I also post my own videos in my own separate Picasa Web Album, a public album (linked to under LINKS in this blog). In that, I include videos of other Papillons and some small dogs Max is likely to compete with, too, for future reference.

VIDEO TECHNIQUES:
The decision is whether to use the zoom so you can see the dog's run closeup, or stay zoomed out where you can see the whole course, and most especially the judge's hand signals!  You definitely want to know if the judge called a fault or whether the scribe got it wrong, because you can sometimes ask a judge to review your video if you dispute the scribe's records.  Loralie and I did this in Hattiesburg with one of her Novice runs with Jenny, and the judge acceded we were right and that scribes often make mistakes.  She didn't change the score, though, because Jenny Q'd either way.

If you intend to zoom, it's best to dry-run it 3 or 4 times, so you know exactly at which obstacle you will zoom in and where you will zoom back out again.  That takes some practice.  The pace of a run is so fast, you can zoom in and suddenly the dog goes sideways and you lose them.  Usually if you zoom, you lose the judge.  I do practice, but unfortunately the friends I get to video Maxie and me don't get the chance to practice, so our videos aren't the best.

So, that's another goal of mine.  To get a steady partner or two who will swap favors with me and take consistently good videos.

CAMERA PLACEMENT:
Another consideration is placement of the camera.  You need to see a run to know where the judge will be standing in the ring.  It's easy for your view of the judge, jumps or entrances to be blocked by the A-frame,  other jumps, tunnels, etc., sometimes even by the fencing or other obstructions placed around the ring.  If there are 2 rings going at once, you need a location where you can swing your lens toward either ring depending on who is running where.  Sometimes there are 2 club members running simultaneously, so you are going to miss one.

THE TRI-POD:
Hand-held videos are not generally as good as those taken using a tri-pod.  But the tri-pod poses its own issues.  No doubt you will have to swing left and right to have a picture large enough to get anything more than a speck of dog, but if you zoom you will need to use the up/down feature as well.  This join sometimes chatters on my tri-pod.
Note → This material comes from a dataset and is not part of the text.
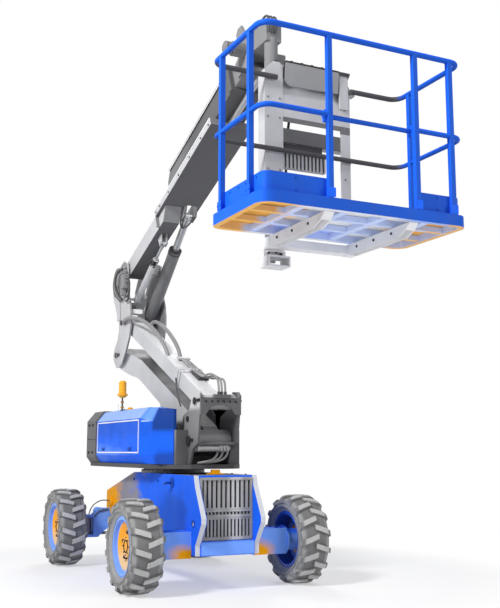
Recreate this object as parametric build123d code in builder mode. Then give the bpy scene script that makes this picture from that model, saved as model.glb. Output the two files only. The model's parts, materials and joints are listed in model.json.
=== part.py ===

It doesn't swing smoothly.  Left/right, up/down, zoom in/zoom out.  It's generally too much for an amateur.  Lately, I've locked out all features except swinging left/right.

AUDIO:
When recording, I learned the hard way to keep my mouth shut!  It records everything you say while you are videoing, including everything about the dog and the handler!!!!!  I believe I was telling my grandson, who was standing beside me on one: "That dog never completes the weaves in class", just as the dog completed the weaves in the competition so beautifully that I couldn't throw the video away.  The only thing I say now is the following, at the beginning of each run: 

     This is Handler with Dog's Call Name, Class, Day, Month, Year, City. 

     This is Michele with Maxie, Excellent Standard, Sunday, June 21st, 2010, Monroe

I also like to start the camera rolling just as the dog is being put into position before the Start Gate, and continue running the video until the dog is put back on leash.  It is very interesting to watch the interaction of dog and handler after a run.

NOTES:
One of the things I don't like about the Handycam is you can't delete a video at the moment you take it. You hit the REC button prematurely, then stop it. No video you want to keep, but you have to cull thru all the files later to delete it. Big waste of time.

Second, the files are so large you can only fit about 22 1 minute Standard Quality videos on the drive.  I have to download them to my computer every evening, which can be inconvenient.  It takes me about 3 days after I get home to upload them from my computer to Picasa.  That process takes forever, it seems.  I want to be able to upload them straight from my camera.